Even callers who do leave voicemails expect fast responses. Research from the Harvard Business Review and MIT "Lead Response Management Study" puts the optimal callback window at five minutes — calls made within that window are 100x more likely to result in contact than callbacks made an hour later.
For a property management team that's out doing inspections, handling move-ins, or managing a maintenance emergency, a five-minute callback window is nearly impossible to consistently hit. By the time you're free, the prospective tenant has scheduled a tour somewhere else. The prospective owner has taken a meeting with another company.
The small percentage of callers who left a message didn't wait. They hedged — they left the voicemail and kept looking.
Property management has a specific version of this problem that's worse than most industries: leasing prospects are comparison shopping in real time, often across multiple properties and companies simultaneously. They are likely on a marketplace aggregator site like Zillow or Apartments.com, where they don't even know the name of your property management company—they're simply looking at listing results.

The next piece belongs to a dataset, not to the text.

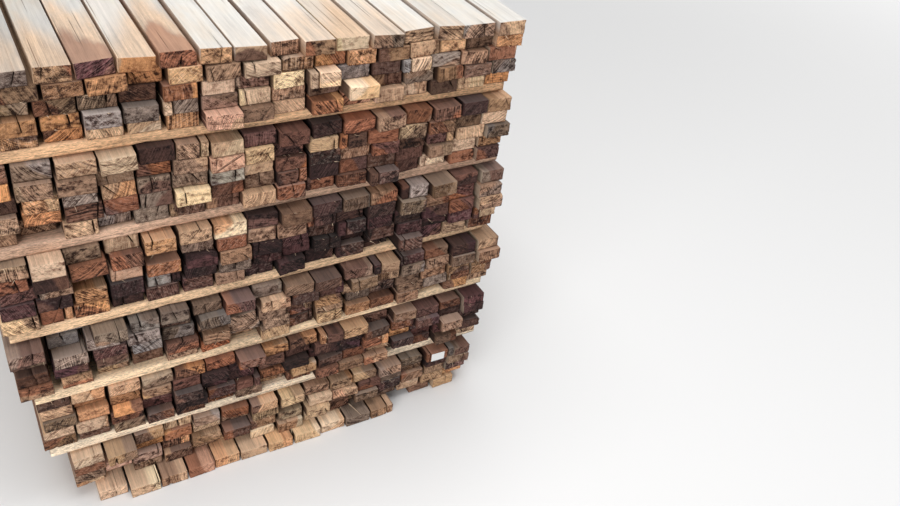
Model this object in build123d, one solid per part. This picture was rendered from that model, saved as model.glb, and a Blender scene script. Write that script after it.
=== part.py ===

A prospective tenant calling about a two-bedroom in your portfolio has likely already pulled up four or five listings. They're calling whoever has availability that fits. If your office is closed, your leasing agent is on another call, or the call goes to voicemail — that inquiry is gone. Not delayed. Gone.
Super's own research recently found that 62% of surveyed property management companies in June 2026 (during peak leasing season!) never reached a human when called during a secret shopping study. That's not a small gap in coverage. That's the majority of the industry leaving leasing inquiries unanswered on a regular basis.
The irony of relying on business-hours staffing for call coverage: leasing inquiries skew heavily toward evenings and weekends — exactly when offices are closed and calls go to voicemail. Prospective tenants are looking at listings after work. They call when they have time, not when you have staff. Several leasing platforms have data stating that the majority of leasing inquiries happen after hours.
A voicemail that sits until Monday morning isn't a backup. It's a missed opportunity with a two-day delay.
The math is straightforward. If your average lease generates $3,000–$5,000 in annual revenue per door, a missed leasing inquiry isn't a small thing. It's a door that didn't fill, a vacancy that extended, a revenue line that didn't close. But even more so, it's an owner you don't have a good answer for why you need to make a price adjustment or your days on market keeps extending. In a slow market like the current one, you want to be both proactive and be able to tell your clients that you left no stone unturned.
Multiply that across the calls that go unanswered in a month — evenings, weekends, busy periods when your team can't get to the phone — and the cost of voicemail as a fallback becomes concrete.
The goal isn't a better voicemail greeting. The goal is making voicemail unnecessary — because every call gets a real response before it has a chance to go there.
Call forwarding chains. Before a call hits voicemail, it should route through your team. Most VoIP systems support cascading forwards — to a cell, to a backup staff member, to an on-call contact. This costs nothing to set up and catches a meaningful share of calls that would otherwise go unanswered.
SMS auto-response on missed calls. Configure your phone system to send an automatic text after calls: "Thanks for calling [Company]. You can text us here for 24/7 support." It keeps the channel open. Many callers will respond to a text even if they won't leave a voicemail.
After-hours or 24/7 coverage with voice AI. For property management companies, the most effective solution is a voice AI system that answers every call — not with a menu, but with a real conversation. It can answer leasing questions, log maintenance requests, handle routine resident inquiries, and escalate emergencies to on-call staff. Callers get a response. You get the information you need. No one hits voicemail.
That's what Super is built to do — answer every call your team can't, speak fluently about your properties and policies, and make sure no leasing inquiry or owner lead falls through the gap. You can opt for a plan that acts as your first line of defense 24/7, or a rollover plan that acts as your backup.
Pull your missed call log for the last 30 days. Count the numbers that aren't already in your contacts — those are likely prospective tenants and prospective owners.
For each one: did they leave a voicemail? Did you call back? Did you reach them?
Most property management companies who run this audit find the same pattern: a lot of missed calls, few voicemails, low callback success rate. The audit makes the cost visible. It's harder to assume voicemail is handling things when you can see exactly what slipped through.